Pursuing a hobby that has no relation to the employer’s business, is unlikely to present any conflict of interest – hence there would be no breach of the duty but, if an employee does something which is in direct competition with the employer’s business, e.g. doing work for a client of the employer and depriving the employer of that income, it would be in conflict with the employer’s interests and, accordingly, a breach of the duty of good faith.

If a breach of the duty of good faith has been established, it would inevitably have a detrimental effect on the employment relationship. The breach would normally amount to serious misconduct.

There are several factors that could have a bearing on the gravity of the offence, e.g. nature of the position, seniority, whether there is an element of dishonesty, and actual or potential harm to the employer. Whether dismissal is justified, depends on whether the breach is serious enough to destroy the RELATIONSHIP OF TRUST.

South Africa’s Constitution states that everyone has the right to work. In essence, employers can therefore not prohibit an employee form working. This does not mean that the main employer should just accept a possible negative impact on an employee’s work performance as a result of a second job. Employers can take proactive measures to manage the situation.

To manage their risk such as “moonlighting”, employers can do the following:

  1. Include a clause in their employment contracts to the effect that employees are required to request permission to take up additional employment and to disclose any conflict of interest that may arise from such additional employment.
  2. Implement clear rules relating to additional work that address the following: 2.1 The additional employment should not: 2.1.1 be in contradiction with the employment contract; 2.1.2 harm or potentially harm the employer’s business; 2.1.3 affect the employee’s capacity to work for the main employer.

Moonlighting scenarios may also arise where the employee’s honesty is taken into question. Some employees on long-term sick leave supplement their income during the period of incapacity. In this instance, disciplinary measures may be taken. Employers should however note that the nature of the illness may have a genuine effect on the work they do for you, but may not prevent the employee form performing other work of a less strenuous nature. An investigation should therefore be conducted prior to disciplinary steps being taken.
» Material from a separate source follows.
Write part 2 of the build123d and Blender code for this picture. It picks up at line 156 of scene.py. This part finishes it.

Employees have the duty to act in good faith towards their employer. Should it appear that an employee is for instance diverting customers or work away form the main employer to the additional employer or to do the work on his/her own account in his/her spare time, this conduct may be construed as a breach of such duty. Instances such as these should be listed as serious misconduct in terms of the employer’s disciplinary code and dealt with accordingly.

Fiduciary duty refers to the employee’s obligation to behave in a trustworthy manner and this should be catered for in the employment contract.
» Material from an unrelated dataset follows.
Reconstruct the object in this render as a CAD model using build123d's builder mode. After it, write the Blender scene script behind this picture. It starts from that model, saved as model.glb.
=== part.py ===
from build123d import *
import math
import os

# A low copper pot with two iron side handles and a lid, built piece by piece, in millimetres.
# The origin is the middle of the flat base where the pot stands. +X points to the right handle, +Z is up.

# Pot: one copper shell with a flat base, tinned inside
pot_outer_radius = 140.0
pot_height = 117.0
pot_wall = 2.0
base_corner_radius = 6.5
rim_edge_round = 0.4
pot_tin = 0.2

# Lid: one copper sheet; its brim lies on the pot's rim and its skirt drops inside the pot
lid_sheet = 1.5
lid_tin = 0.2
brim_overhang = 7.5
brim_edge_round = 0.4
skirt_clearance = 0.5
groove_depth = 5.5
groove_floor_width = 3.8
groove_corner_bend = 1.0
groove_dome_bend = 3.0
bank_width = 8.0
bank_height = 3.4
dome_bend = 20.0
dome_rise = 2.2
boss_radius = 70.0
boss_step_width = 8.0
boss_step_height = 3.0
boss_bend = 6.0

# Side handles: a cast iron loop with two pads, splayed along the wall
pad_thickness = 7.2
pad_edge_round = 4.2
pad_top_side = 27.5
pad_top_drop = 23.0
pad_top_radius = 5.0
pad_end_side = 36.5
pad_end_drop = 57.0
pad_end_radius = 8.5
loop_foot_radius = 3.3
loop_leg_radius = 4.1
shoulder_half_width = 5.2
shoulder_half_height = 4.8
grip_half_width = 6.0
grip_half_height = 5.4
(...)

This means that the employee may not:

• Place him/herself in a position where his/her interests conflict with those of the employer
• Make a secret profit at the expense of the employer
• Receive a bribe or commission from a third party
• Misuse the employer’s trade secrets
• Give a third party the employer’s confidential information
• Lie to the employer.

In order to protect itself from employees acting against the employer’s interests every employer should:

• Build in checks and balances that prevent the abuse of power
• Inform all employees of their fiduciary duties in relation to their positions of trust
• Make sure employees at all levels know the seriousness of breach of their fiduciary duties
• Take swift, fair and consistent action against employees who breach their fiduciary duties
• Obtain expert legal advice before acting against suspects.
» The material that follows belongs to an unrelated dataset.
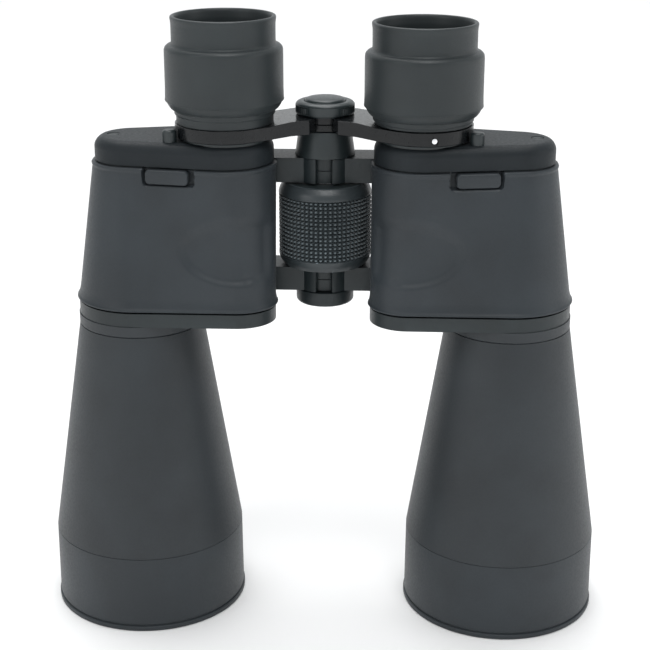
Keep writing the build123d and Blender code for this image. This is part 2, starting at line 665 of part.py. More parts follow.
def sided(name, maker, *args):
    """The right-hand piece and its mirror image, under their names."""
    piece = maker(*args)
    return {f"right_{name}": piece, f"left_{name}": mirror(piece, about=Plane.YZ)}


def half_body_pieces():
    """Everything fixed to the two half bodies, but for the hinge."""
    pieces = {
        "right_prism_housing": prism_housing(True, AXLE_R + RUN),
        "left_prism_housing": mirror(prism_housing(False, AXLE_R), about=Plane.YZ),
    }
    for name, maker in (
        ("rubber_armour", rubber_armour), ("strap_lug", strap_lug), ("bottom_plate", bottom_plate),
        ("top_cover", top_cover), ("eyepiece_guide", eyepiece_guide), ("cover_screws", cover_screws),
        ("prism_shelf", prism_shelf), ("prism_clips", prism_clips), ("objective_tube", objective_tube),
        ("objective_sleeve", objective_sleeve), ("tube_collar", tube_collar), ("lens_cell", lens_cell),
        ("retaining_ring", retaining_ring), ("crown_lens", crown_lens), ("flint_lens", flint_lens),
    ):
        pieces.update(sided(name, maker))
    pieces.update(sided("upper_prism", prism, True))
    pieces.update(sided("lower_prism", prism, False))
    return pieces


def centre_pieces():
    """Hinge and focusing pieces on the middle axis."""
    makers = (hinge_tube, tripod_boss, tripod_insert, hinge_collar, focus_wheel_core, focus_wheel_grip,
              focus_shaft, drive_pin, bridge_cap, cap_disc)
    return {maker.__name__: maker() for maker in makers}


def eyepiece_pieces():
    """Bridge arms and eyepieces; the right one turns in a sleeve."""
    left_arm = bridge_arm(False, SHAFT_R, BARREL_R)
    right_arm = bridge_arm(True, AXLE_BORE, BARREL_R) - screw_hole(SCREW_R)
    right_foot = SLEEVE_BORE - RUN
    return {
        "left_bridge_arm": mirror(left_arm, about=Plane.YZ),
        "left_ocular_barrel": eyepiece_barrel(BARREL_R, 0, -EYEPIECE_X),
        "left_field_lens": field_lens(BARREL_R, -EYEPIECE_X),
        "left_eye_lens": eye_lens(0, -EYEPIECE_X),
        "left_grip_ring": grip_ring(0, 0, -EYEPIECE_X),
        "left_eyecup": eyecup(0, -EYEPIECE_X),
        "right_bridge_arm": right_arm,
        "ocular_sleeve": ocular_sleeve(),
        "stop_screw": screw_hole(SCREW_R),
        "right_ocular_barrel": right_barrel(),
        "right_field_lens": field_lens(right_foot, EYEPIECE_X),
        "right_eye_lens": eye_lens(RIGHT_DROP, EYEPIECE_X),
        "diopter_ring": grip_ring(RIGHT_DROP, RUN, EYEPIECE_X),
        "right_eyecup": eyecup(RIGHT_DROP, EYEPIECE_X),
    }


os.makedirs("parts", exist_ok=True)
for node, solid in {**half_body_pieces(), **centre_pieces(), **eyepiece_pieces()}.items():
    export_step(solid, f"parts/{node}.step")
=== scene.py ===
import math

import bmesh
import bpy
from mathutils import Matrix, Vector


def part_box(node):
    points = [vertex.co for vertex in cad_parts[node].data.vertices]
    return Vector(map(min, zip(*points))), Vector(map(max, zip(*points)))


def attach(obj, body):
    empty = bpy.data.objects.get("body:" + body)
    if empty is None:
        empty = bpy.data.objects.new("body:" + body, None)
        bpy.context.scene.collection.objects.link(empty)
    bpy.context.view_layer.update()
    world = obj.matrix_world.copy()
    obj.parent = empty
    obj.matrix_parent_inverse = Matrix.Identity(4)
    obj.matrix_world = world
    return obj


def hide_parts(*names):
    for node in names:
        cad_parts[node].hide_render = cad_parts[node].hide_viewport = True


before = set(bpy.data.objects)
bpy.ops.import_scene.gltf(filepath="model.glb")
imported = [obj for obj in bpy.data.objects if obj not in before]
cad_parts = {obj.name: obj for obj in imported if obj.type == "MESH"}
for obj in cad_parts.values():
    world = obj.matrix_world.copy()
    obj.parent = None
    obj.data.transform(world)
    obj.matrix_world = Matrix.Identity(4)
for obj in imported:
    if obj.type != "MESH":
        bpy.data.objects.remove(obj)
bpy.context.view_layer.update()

# Porro-prism binoculars standing on their objective mouths. Lengths here are millimetres in the
# CAD frame: +Z up, +Y to the hinge side, the camera on the -Y side.
MM = 0.001

# ---- Driving dimensions, from the frame ----


def extent(node):
    """Centre (x, y), half width and height range of a CAD node, in millimetres.

    The half width of a round node is its radius.
    """
    low, high = (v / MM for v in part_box(node))
    middle = (low + high) / 2
    return middle.x, middle.y, (high.x - low.x) / 2, low.z, high.z


OBJECTIVE_X, _, TUBE_R, _, PLATE_Z = extent("right_objective_tube")
EYEPIECE_X, _, GRIP_R, GRIP_FOOT, RIM_Z = extent("left_eyecup")
EYEPIECE_X = abs(EYEPIECE_X)
RIGHT_DROP = RIM_Z - extent("right_eyecup")[4]
HINGE_Y = extent("focus_wheel_grip")[1]
WHEEL_R, WHEEL_LOW, WHEEL_HIGH = extent("focus_wheel_grip")[2:]
CAP_R, CAP_LOW, CAP_HIGH = extent("bridge_cap")[2:]
DISC_R, DISC_LOW, DISC_HIGH = extent("cap_disc")[2:]
HOUSING_LOW, HOUSING_HIGH = extent("right_prism_housing")[3:]
SLEEVE_LOW, SLEEVE_HIGH = extent("right_objective_sleeve")[3:]
COLLAR_R = extent("right_tube_collar")[2]

# ---- Objective tubes ----
MOUTH_R = TUBE_R - 2.0
BAND_R = TUBE_R - 0.6         # front band
CELL_LOW, CELL_HIGH = 12.0, 26.0
THREAD_DEPTH = 0.28
BAFFLES = 8

# ---- Rubber armour ----
# Plan of the right housing: corner circles (x, y, radius), counter-clockwise, joined by their
# outer tangents, at the bottom seam and at the top seam.
PLAN_LOW = [(29.5, -8.5, 13.1), (65.2, 0.0, 21.7), (65.2, 2.0, 21.5), (40.0, 6.0, 20.0)]
PLAN_HIGH = [(33.8, 0.0, 17.3), (66.2, 1.8, 13.9), (66.4, 3.0, 13.7), (39.0, 5.0, 18.0)]
ARC_STEPS = (40, 56, 40, 56)         # points on each corner
STRAIGHT_STEPS = (90, 6, 56, 12)     # and on the side after it
WALL_ROWS = 84
FRONT = -0.9                         # a normal with less Y than this is on the front
ARMOUR_T = 1.8
LEAST_WALL = 0.3              # behind a recess
NOTCH_X = 51.9                # middle of the strap recess
NOTCH_HALF = 9.1
NOTCH_Z = 159.8
NOTCH_DEPTH = 2.9
PAD_SIZE = (15.0, 5.0, 3.4)    # strap bar: width, height, depth
PAD_CORNER = 1.5
PAD_PROUD = 0.7
REST_AT = (29.0, 138.6)       # thumb rest, on the front
REST_HALF = (20.5, 12.6)
REST_DEPTH = 1.5
DIMPLE_AT = (25.0, 128.4)
DIMPLE_DEPTH = 0.4

# ---- Knurling of the wheel ----
KNURL_BAND = 4.0
KNURL_ROWS = 15
KNURL_COLUMNS = 60
KNURL_DEPTH = 0.95
KNURL_STEPS = 6               # mesh steps on each pyramid
KNURL_SLOPE = 1.35            # above 1 the pyramids have flat tops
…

Keep in mind that both the employee and employer have duties and obligations to each other. Below is a basic snapshot for each.

The Employee’s Duties:

  1. Services: An employee must make his/her services available to the employer within an agreed period of time. The actual services rendered will often be specifically described within the employment contract and the job specifications and requirements, however, often times an employee’s services will include those duties that aren’t specifically described but are within the best interest of the business.
  2. Competence: An employee must act in accordance with their skills for which they were hired for. When undertaking to exercise that skill, an employee must do so with due diligence, and if not, that employee will be considered incompetent for the job.
  3. Good Faith: So much of the employer-employee relationship is based on the moral character of the employee. That relationship is built on honesty and moral conduct. An employee must act in accordance with what is in the best interests of the business instead of that of his/her own interests and for that reason misappropriation, misconduct and dishonesty cannot be tolerated.
  4. Subordination: This is an employee’s obligation to obey the employer’s commands. These commands, however, must be lawful and morally sound. An employee shouldn’t accept an order that makes him/her go against their moral character.

The Employers Duties:

  1. Remuneration: As discussed above, an employee will provide the employer with services in exchange for remuneration. This give and take relationship will continue in accordance with the employment contract and only in very rare circumstances will remuneration be withheld which will usually be due to a breach of the employment contract. However, even after summarily dismissing an employee an employer needs to follow the correct procedure according to the Code of Good Practice, Basic Conditions of Employment Act and the Labour Relations Act.
  2. Safe Working Environment: An employer must provide a reasonably safe working environment for his/her employees and according to Common Law, the employer is liable for any damages and injuries of an on-site or work-related accident.
  3. Provisions for Leave: According to the Labour Relations Act as well as the Basic Conditions of Employment Act an employer must grant his/her employee with vocational leave, family responsibility leave and sick leave (this may vary from contract to contract between the parties).

In closing, all parties must act in good faith at all times and protect the interests of each other.